There could be a paradox here. The Japanese remember all too well that, on the day in 1941 when they started their war with the United States, a paper before the imperial government had said that war was necessary because of the coming shortage of oil. In that December of 1941 Japan had a reserve of oil sufficient for its needs for a few months ahead; the Japanese government believed that it would never have so much oil again unless it seized control of the oilfields of Indonesia and perhaps Burma. Thirty years later oil supplies from Indonesia and Burma were much less important than anybody had forecast. Though Japan had been defeated, Japanese industry was using every six hours an amount of oil equal to the entire stock that Japan held on Pearl Harbor day. It was buying it easily from temporarily glutted supplies in the Middle East.
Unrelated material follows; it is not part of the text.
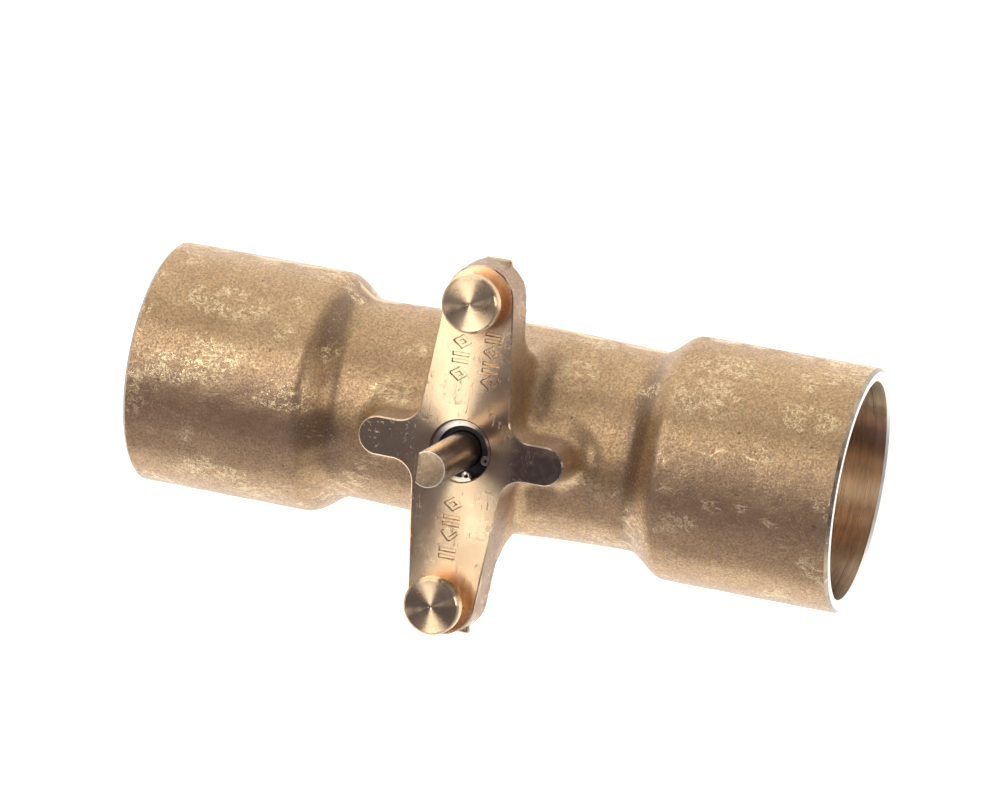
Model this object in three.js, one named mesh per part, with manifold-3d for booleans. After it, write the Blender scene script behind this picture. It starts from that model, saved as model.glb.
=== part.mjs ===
// Ball valve for a heating circuit: a forged brass body with two solder sockets, a cross-shaped
// pad for a quarter-turn actuator, and a floating ball between two seats inside.
// Millimetres. Origin at the ball's centre, +X along the flow towards the outlet, +Z up the stem,
// +Y along the pad's long arms. The valve is drawn open.

import * as THREE from 'three';
import { mergeVertices } from 'three/addons/utils/BufferGeometryUtils.js';
import Module from 'manifold-3d';

const wasm = await Module();
wasm.setup();

// ---- Driving dimensions -------------------------------------------------------------------------

const HALF_LENGTH = 48.0;
const SOCKET_OUTER_R = 16.1;
const SOCKET_BORE_R = 14.35;
const SOCKET_DEPTH = 23.1;
const TUBE_STOP_X = HALF_LENGTH - SOCKET_DEPTH;
const MOUTH_CHAMFER = 0.4;

const NECK_R = 13.65;
const NECK_END_R = 13.3;
const NECK_MIDDLE_X = 8.0;
const NECK_END_X = 19.6;
const SHOULDER_END_X = 24.8;

const PAD_Z = 21.0;
const ARM_ROOT_HALF_WIDTH = 5.9;
const ARM_END_R = 4.5;
const STUD_Y = 19.75;
const SHORT_ARM_R = 2.55;
const SHORT_ARM_CENTRE_X = 11.2;
const ROOT_FILLET_R = 3.0;
const ARM_UNDERSIDE_Z = 15.5;

const BALL_R = 10.8;
const PORT_R = 7.5;
const SLOT_HALF_WIDTH = 1.55;
const SLOT_FLOOR_Z = 8.6;

const CHAMBER_R = 11.3;
const INLET_SHOULDER_X = -11.6;
const INLET_PASSAGE_R = 9.0;
const THREAD_START_X = 14.0;
const THREAD_R = 11.9;
const THREAD_END_X = 20.0;
const OUTLET_RELIEF_R = 12.2;

const SEAT_BACK_X = 11.5;
const SEAT_R = 11.2;
const SEAT_BORE_R = 7.7;
const SEAT_LIP_R = 9.4;
const SEAT_GAP = 0.15;
const SEAT_NOTCH_R = 9.95;
const SEAT_NOTCH_DEPTH = 1.5;
const SEAT_RING_R = 10.62;
const SEAT_RING_SECTION_R = 0.52;

const RETAINER_FRONT_X = 11.7;
const RETAINER_BACK_X = 18.6;
const RETAINER_BORE_R = 8.6;
const RETAINER_GROOVE_X = [12.3, 13.5];
const RETAINER_GROOVE_R = 10.1;
const RETAINER_RING_R = 10.69;
const RETAINER_RING_SECTION_R = 0.5;
const RETAINER_SLOTS = 4;
const SLOT_WIDTH = 2.4;
const SLOT_DEPTH = 2.0;

const STEM_BORE_R = 4.0;
const STEM_THROAT_R = 3.3;
const STEM_LEDGE_Z = 12.3;
const STEM_DRUM_R = 3.9;
const STEM_SHANK_R = 2.35;
const STEM_TIP_Z = 34.8;
const STEM_FLAT_DISTANCE = 1.3;
const STEM_FLAT_LENGTH = 10.0;
const TANG_R = 3.15;
const TANG_HALF_WIDTH = 1.45;
const TANG_BOTTOM_Z = 8.85;
const DRUM_BOTTOM_Z = 12.9;
const DRUM_TOP_Z = 18.0;
const STEM_RING_Z = [14.3, 16.7];
const STEM_RING_R = 3.2;
const STEM_RING_SECTION_R = 0.73;
const STEM_GROOVE_R = 2.4;
const STEM_GROOVE_WIDTH = 1.8;

const WASHER_R = 3.92;
const WASHER_BORE_R = 3.24;
const BUSHING_BORE_R = 2.42;

const CLIP_GROOVE_R = 4.5;
const CLIP_GROOVE_Z = [19.5, 20.4];
const CLIP_THICKNESS = 0.75;
const CLIP_INNER_R = 3.25;
const CLIP_SHIFT = 0.15;
const CLIP_GAP_DEGREES = 32;
const CLIP_LUG_R = 0.62;
const CLIP_LUG_CENTRE_R = 3.42;
const CLIP_LUG_DEGREES = 29;
const CLIP_TURN_DEGREES = -43;

const STUD_HEAD_R = 3.75;
const STUD_HEAD_TOP_Z = 25.3;
const STUD_HEAD_BOTTOM_Z = 23.7;
const STUD_PIN_R = 2.4;
const STUD_PIN_BOTTOM_Z = 17.0;
const PRESS_GAP = 0.05;

const BODY_SEGMENTS = 40;
const INNER_SEGMENTS = 32;
const STEM_SEGMENTS = 28;
const O_RING_SIDES = 6;

// ---- Materials ----------------------------------------------------------------------------------

function metal(color, roughness) {
  return new THREE.MeshStandardMaterial({ color, roughness, metalness: 1.0 });
}

function polymer(color, roughness) {
  return new THREE.MeshStandardMaterial({ color, roughness, metalness: 0.0 });
}

const forgedBrass = () => metal(0xb8976c, 0.55);
const turnedBrass = () => metal(0xd2b26e, 0.3);
const chrome = () => metal(0xd9dcdf, 0.12);
const springSteel = () => metal(0x9a9a98, 0.35);
const seatPolymer = () => polymer(0xf0eee8, 0.45);
const blackRubber = () => polymer(0x18181a, 0.6);
const blackPolymer = () => polymer(0x241f1c, 0.5);

// ---- Geometry helpers ---------------------------------------------------------------------------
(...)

The 1985 war also owed its start partly to fears on the part of the great nations that they would face penury unless they could secure physical possession of oil-producing areas. One remembers the competition run in 1920 by an Austrian newspaper for the most dramatic conceivable newspaper headline. The winning entry was ‘Archduke Franz Ferdinand alive. World war fought by mistake.’
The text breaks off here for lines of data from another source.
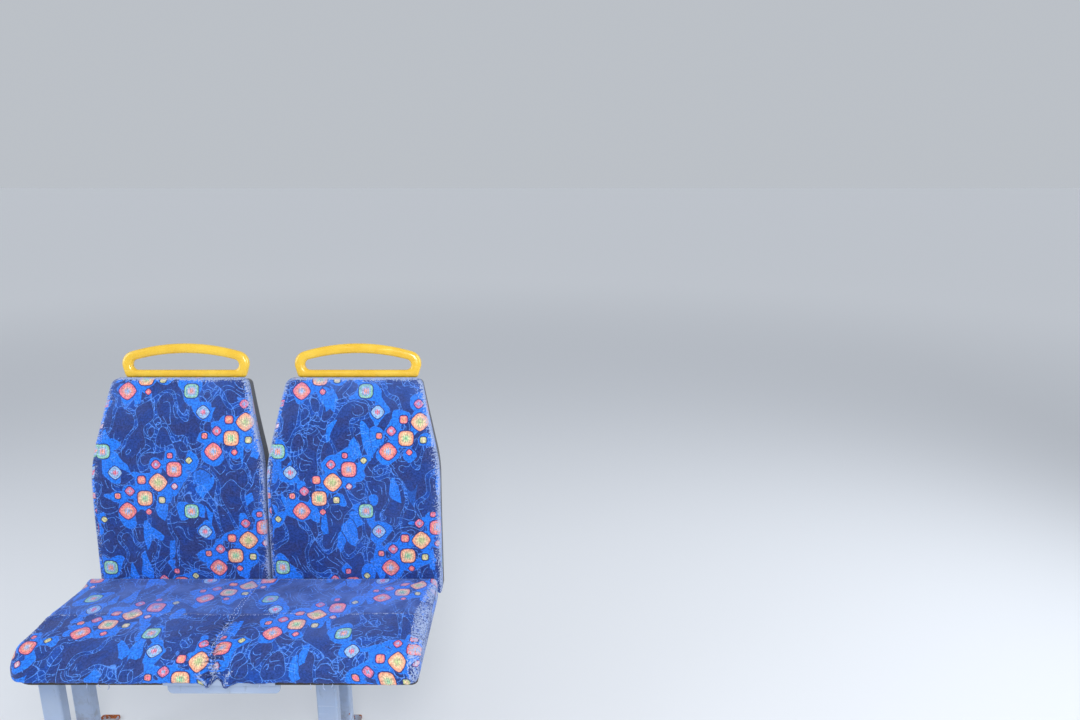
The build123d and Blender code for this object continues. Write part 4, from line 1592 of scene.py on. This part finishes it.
# %% The covers ride on the seat and stand for its pads
covers = {"bench_cushion": bench, "aisle_back_pad": backs["aisle"], "wall_back_pad": backs["wall"]}
for pad, cover in covers.items():
    cover.data.materials.append(moquette)
    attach(cover, "root")
    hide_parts(pad)
print("covers stand for", *covers)

# %% Thread, trim and handles ride along
for piece, finish, slot in (
    (seam_thread, thread, "seat_fabric"),
    (loose_threads, thread, "seat_fabric"),
    (clip, frame_paint, "frame_paint"),
    (weld_beads, frame_paint, "frame_paint"),
    (floor_bolts, plated_steel, "frame_paint"),
    (shell_screws, plated_steel, "frame_paint"),
    (handles["aisle"], handle_yellow, "handle_yellow"),
    (handles["wall"], handle_yellow, "handle_yellow"),
):
    piece.data.materials.append(finish)
    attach(piece, "root")
for seat, loop in handles.items():
    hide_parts(f"{seat}_grab_handle")
print("loops stand for", len(handles), "grab handles")

# %% [markdown]
# ## Floor, light and the last line
#
# The seat stands on a plain pale floor, which glows a little far out, so that it meets the sky without a
# dark band. The light is soft: a pale sky all round, one wide lamp above the camera, as a flash would be,
# and one wide lamp at each side.


# %% Floor
floor_half, glow_start, glow_end = 60, 2.5, 9.0
floor_colour, glow_colour = (224, 226, 230), (99.09, 100.21, 100.95)


def floor_recipe(place):
    """A pale grey that comes to glow between two distances from the seat."""
    far = fit(vector("LENGTH", place)["Value"], glow_start, glow_end)
    return {
        "Base Color": floor_colour,
        "Roughness": 0.7,
        "Emission Strength": 1.0,
        "Emission Color": tint(far, (0, 0, 0), glow_colour),
    }


floor_mesh = bpy.data.meshes.new("floor")
floor_corners = [(a * floor_half, b * floor_half, 0) for a, b in ((-1, -1), (1, -1), (1, 1), (-1, 1))]
floor_mesh.from_pydata(floor_corners, [], [(0, 1, 2, 3)])
floor_mesh.materials.append(make_material("pale_floor", floor_recipe))
floor = bpy.data.objects.new("floor", floor_mesh)
scene.collection.objects.link(floor)

# %% Sky
sky_colour, sky_strength = (232, 238, 246), 0.62
sky = bpy.data.worlds.new("sky")
sky.use_nodes = True
background = sky.node_tree.nodes["Background"]
plug(sky_colour, background.inputs["Color"])
plug(sky_strength, background.inputs["Strength"])
scene.world = sky
scene.view_settings.view_transform = "Standard"
print("sky", sky_colour, "strength", sky_strength)


# %% Lamps
def soft_lamp(name, place, aim, size, power, colour):
    """A square area lamp at a place, turned to its aim."""
    data = bpy.data.lights.new(name, "AREA")
    data.size, data.energy, data.color = size, power, colour
    lamp = bpy.data.objects.new(name, data)
    lamp.location = place
    lamp.rotation_euler = (Vector(aim) - Vector(place)).to_track_quat("-Z", "Y").to_euler()
    scene.collection.objects.link(lamp)
    print("lamp", name, power, "W")


soft_lamp("flash", (0.9, -2.3, 2.1), (0.15, 0.0, 0.55), 0.9, 46.0, (1.0, 0.98, 0.95))
soft_lamp("side_left", (-2.6, -0.6, 1.9), (0.1, 0.0, 0.6), 1.8, 34.0, (0.92, 0.96, 1.0))
soft_lamp("side_right", (3.0, 0.2, 2.0), (0.2, 0.0, 0.6), 1.8, 40.0, (0.92, 0.96, 1.0))
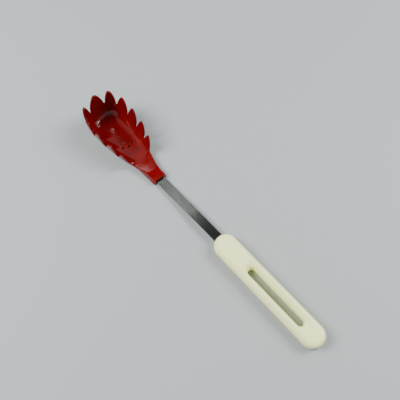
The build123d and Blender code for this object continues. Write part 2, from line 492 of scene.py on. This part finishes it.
def cream_plastic():
    """Moulded cream ABS: satin gloss, very slightly yellowed in patches."""
    material, tree, shader = new_material("moulded_cream_abs")
    place = add_node(tree, "ShaderNodeTexCoord")
    patches = add_node(
        tree, "ShaderNodeTexNoise",
        inputs={"Vector": place.outputs["Object"], "Scale": per_metre(28.6), "Detail": 4.0},
    )
    tint = add_node(tree, "ShaderNodeValToRGB", inputs={"Fac": patches.outputs["Fac"]})
    tint.color_ramp.elements[0].position = 0.3
    tint.color_ramp.elements[0].color = linear("F8FCB8")
    tint.color_ramp.elements[1].position = 0.75
    tint.color_ramp.elements[1].color = linear("F2F5AE")
    tree.links.new(tint.outputs["Color"], shader.inputs["Base Color"])
    texture = add_node(
        tree, "ShaderNodeTexNoise",
        inputs={"Vector": place.outputs["Object"], "Scale": per_metre(1.11), "Detail": 2.0},
    )
    bump = add_node(
        tree, "ShaderNodeBump",
        inputs={"Height": texture.outputs["Fac"], "Strength": 0.04, "Distance": 0.2 * MM},
    )
    tree.links.new(bump.outputs["Normal"], shader.inputs["Normal"])
    shader.inputs["Roughness"].default_value = 0.33
    shader.inputs["IOR"].default_value = 1.53
    return material


def brushed_steel():
    """Stainless strip, brushed along its length; the streaks are drawn coarser than real grit."""
    streak_length, streak_spacing = 50.0, 0.333
    material, tree, shader = new_material("brushed_stainless_strip")
    place = add_node(tree, "ShaderNodeTexCoord")
    across = per_metre(streak_spacing)
    stretch = add_node(
        tree, "ShaderNodeMapping",
        inputs={"Vector": place.outputs["Object"], "Scale": (per_metre(streak_length), across, across)},
    )
    streaks = add_node(
        tree, "ShaderNodeTexNoise",
        inputs={"Vector": stretch.outputs["Vector"], "Scale": 1.0, "Detail": 3.0},
    )
    rough = add_node(
        tree, "ShaderNodeMapRange",
        inputs={"Value": streaks.outputs["Fac"], "To Min": 0.14, "To Max": 0.26},
    )
    tree.links.new(rough.outputs["Result"], shader.inputs["Roughness"])
    bump = add_node(
        tree, "ShaderNodeBump",
        inputs={"Height": streaks.outputs["Fac"], "Strength": 0.08, "Distance": 0.1 * MM},
    )
    tree.links.new(bump.outputs["Normal"], shader.inputs["Normal"])
    shader.inputs["Base Color"].default_value = linear("B2B6B0")
    shader.inputs["Metallic"].default_value = 1.0
    return material


# ---------------------------------------------------------------- pieces
new_piece("server_head_moulding", head_mesh(), "server_head", red_nylon())
new_piece("handle_moulding", handle_mesh(), "handle", cream_plastic())
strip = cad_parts["shank_strip"]
strip.data.materials.clear()
strip.data.materials.append(brushed_steel())

# ---------------------------------------------------------------- floor, light, camera
floor_mesh = bpy.data.meshes.new("floor")
reach = 3.0
floor_mesh.from_pydata(
    [(-reach, -reach, 0), (reach, -reach, 0), (reach, reach, 0), (-reach, reach, 0)], [], [(0, 1, 2, 3)]
)
floor = bpy.data.objects.new("floor", floor_mesh)
bpy.context.scene.collection.objects.link(floor)
floor_material, _, floor_shader = new_material("pale_table")
floor_shader.inputs["Base Color"].default_value = linear("9FA4A5")
floor_shader.inputs["Roughness"].default_value = 0.6
floor.data.materials.append(floor_material)

camera_place = Vector((-0.1502, 0.1333, 0.4893))
camera_pitch = math.radians(65.36)
camera_yaw = math.radians(-41.81)
camera_lens = 46.1
forward = Vector((
    math.cos(camera_yaw) * math.cos(camera_pitch),
    math.sin(camera_yaw) * math.cos(camera_pitch),
    -math.sin(camera_pitch),
))
right = Vector((math.sin(camera_yaw), -math.cos(camera_yaw), 0))
upward = right.cross(forward)
camera_data = bpy.data.cameras.new("camera")
camera_data.lens = camera_lens
camera_data.sensor_width = 36.0
camera_data.clip_start = 0.01
camera = bpy.data.objects.new("camera", camera_data)
camera.matrix_world = Matrix((
    (right.x, upward.x, -forward.x, camera_place.x),
    (right.y, upward.y, -forward.y, camera_place.y),
    (right.z, upward.z, -forward.z, camera_place.z),
    (0, 0, 0, 1),
))
bpy.context.scene.collection.objects.link(camera)
bpy.context.scene.camera = camera


def soft_light(name, azimuth, elevation, distance, size, power):
    """White rectangular light aimed at the middle of the server; angles in degrees."""
    light = bpy.data.lights.new(name, "AREA")
    light.shape = "RECTANGLE"
    light.size, light.size_y = size
    light.energy = power
    lamp = bpy.data.objects.new(name, light)
    across, up = math.radians(azimuth), math.radians(elevation)
    away = Vector((math.cos(across) * math.cos(up), math.sin(across) * math.cos(up), math.sin(up)))
    lamp.location = away * distance
    lamp.rotation_euler = away.to_track_quat("Z", "Y").to_euler()
    bpy.context.scene.collection.objects.link(lamp)
    return lamp


# two broad soft lights; the left one stays out of reflections, as the bowl would mirror it
soft_light("side_right", -112, 42, 1.6, (0.8, 0.8), 33)
fill = soft_light("fill_left", 50, 46, 1.3, (0.7, 0.7), 29)
fill.visible_glossy = False

# two small lamps give the glints on the bowl's floor and the sheen on the strip
soft_light("lamp", -24, 60, 1.8, (0.10, 0.03), 0.09)
soft_light("lamp_behind", -29, 55, 1.8, (0.05, 0.02), 0.05)

# room light: pale at the sides, darker higher up, nearly black overhead; each stop's
# position is the sine of its elevation
world = bpy.data.worlds.new("room")
bpy.context.scene.world = world
world.use_nodes = True
room = world.node_tree
outward = add_node(room, "ShaderNodeTexCoord")
split = add_node(room, "ShaderNodeSeparateXYZ", inputs={"Vector": outward.outputs["Generated"]})
shade = add_node(room, "ShaderNodeValToRGB", inputs={"Fac": split.outputs["Z"]})
shade.color_ramp.elements[0].position = 0.72
shade.color_ramp.elements[0].color = linear("E4E8EA")
shade.color_ramp.elements[1].position = 0.92
shade.color_ramp.elements[1].color = linear("1C1D1E")
middle = shade.color_ramp.elements.new(0.84)
middle.color = linear("707476")
room.links.new(shade.outputs["Color"], room.nodes["Background"].inputs["Color"])
room.nodes["Background"].inputs["Strength"].default_value = 0.64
The history of energy supplies during the recent conflict has raised some question as to whether, in relation to the ‘oil shortage’, that sort of headline may not now be proved apposite.
The areas that have increased their industrial production most in recent years (Japan-China and South America) were cut off from imported supplies of oil when the 1985 war broke out. Each had accumulated large reserve stocks before the war and the war was far shorter than they expected. They got by with ease. The Japanese, who are now the world’s most advanced technicians and who had feared that the impeding of oil supplies from the Middle East might prove much longer-lasting, have progressed dramatically with experiments on the thousands of possible other ways of releasing energy from storage in matter. This does not apply simply to nuclear, solar, wave and geothermal energy, but also to, for example, creating artificial rain in large tanks by allowing warm air above sea water to rise through deliberately cooled upper air and getting hydro-electric power from that. Also, the protests of environmentalists against nuclear fission have diminished since the war, and nuclear fusion is at hand.
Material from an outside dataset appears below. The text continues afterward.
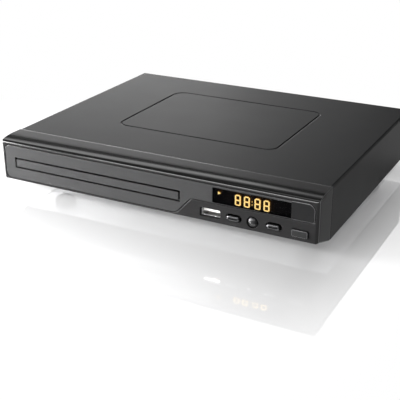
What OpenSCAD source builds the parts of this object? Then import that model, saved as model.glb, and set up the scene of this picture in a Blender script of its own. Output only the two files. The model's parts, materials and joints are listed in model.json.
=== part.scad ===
// Disc player with a motor-driven tray.
// X runs to the right, Y to the back and Z up; the origin is under the middle of the whole object.
// Inside, sizes are counted from the front face of the bezel and from the lower edge of the cover.

/* [Body] */
// Width of the body
body_w = 230; // [226:1:290]
// Depth from the bezel's front face to the cover's rear edge
body_d = 187; // [185:1:240]
// Height of the body without its feet
body_h = 34.5; // [34:0.5:46]
// Height of the feet under the body
foot_h = 3.5; // [2:0.5:8]
// Depth of the bezel, up to its seam with the cover
bezel_d = 21; // [19:0.5:26]
// Wall of the bezel moulding
skin = 2.4; // [1.8:0.1:3]
// Thickness of the sheet steel
sheet = 0.8; // [0.6:0.1:1]
// Height of the front face's lower edge above the cover's
chin_h = 5.7; // [4:0.1:7]

/* [Fascia] */
// Thickness of the fascia plate
fascia_t = 1.2; // [0.8:0.1:1.6]
// Groove round the fascia plate
fascia_gap = 0.3; // [0.2:0.05:0.5]
// Width of the display window
window_w = 51.4; // [40:0.2:62]
// Height of the display window
window_h = 9.9; // [8:0.1:10]
// Height of one digit
digit_h = 7.6; // [5:0.1:8]

/* [Buttons and USB] */
// Length of the pill buttons
pill_w = 9; // [8:0.5:12]
// Height of the pill buttons
pill_h = 3.8; // [3.4:0.2:5]
// Diameter of the round button
round_d = 6.8; // [5:0.2:8.4]
// Width of the rectangular button
slab_w = 9.9; // [8:0.1:12.5]
// Height of the rectangular button
slab_h = 4.3; // [3.5:0.1:6]
// Travel of the buttons
press = 0.5; // [0.2:0.05:0.6]
// Width of the USB socket's shell
usb_w = 13.1; // [11:0.1:15]
// Height of the USB socket's shell
usb_h = 5.1; // [4.5:0.1:6]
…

One must beware of any forecasts about fuel supplies now the war is behind us. In February of 1947, during the Shinwell fuel crisis, Britain’s Prime Minister, Clem Attlee, said that no coal miner need fear for his job for the rest of the century. Within twelve years, a majority of the then existing coal mines in Europe and Japan had closed down. The forecast ‘oil-short 1990s’ may prove like that. The Middle East may, like the coal-mining districts at the end of the coal age, have tragically priced itself into standards of living it will no longer be able to afford. Or it could still prove for some years (as many people suppose) to be the main supply area for a valuable and depleted natural resource.
In either event, the Middle East is not going to be a comfortable southern neighbour for the new EEC. If oil is still scarce, there will be a jockeying for positions there. If the area is going to be poorer than it has grown accustomed to thinking it has a right to be, there may be constant coups d’état. It became fashionable in the 1970s and early 1980s to suppose that a main object of diplomacy would always be to make good friends of the rulers of Iran and the Arab oil countries. But billionaire shahs and sheikhs are not likely to be the most popular folk heroes for the last decade of the twentieth century.
After each major war this century, a great empire has melted away. After the 1914-18 war, the defeated Austro-Hungarian empire. After the 1939-45 war, the victorious British empire. After the 1985 war, the defeated Soviet Union. That last is the only result of the late war that can be accounted as certain so far. For the rest, the most accurate prophecies could prove to be the ones that seem least likely now.
There is a nice story of a political prophet in Munich in 1928, who was asked to prophesy what would be happening to the burghers of his city in five, fifteen, twenty and forty years’ time. He began: ‘I prophesy that in five years’ time, in 1933, Munich will be part of a Germany that has just suffered 5 million unemployed and that is ruled by a dictator with a certifiable mental illness who will proceed to murder 6 million Jews.’
His audience said: ‘Ah, then you must think that in fifteen years’ time we will be in a sad plight.’
‘No,’ replied the prophet, ‘I prophesy that in 1943 Munich will be part of a Greater Germany whose flag will fly from the Volga to Bordeaux, from northern Norway to the Sahara.’
‘Ah, then you must think that in twenty years’ time, we will be mighty indeed.’
‘No, my guess is that in 1948 Munich will be part of a Germany that stretches only from the Elbe to the Rhine, and whose ruined cities will recently have seen production down to only 10 per cent of the 1928 level.’
‘So you think we face black ruin in forty years’ time?’
‘No, by 1968 I prophesy that real income per head in Munich will be four times greater than now, and that in the year after that 90 per cent of German adults will sit looking at a box in a corner of their drawing rooms, which will show live pictures of a man walking upon the moon.’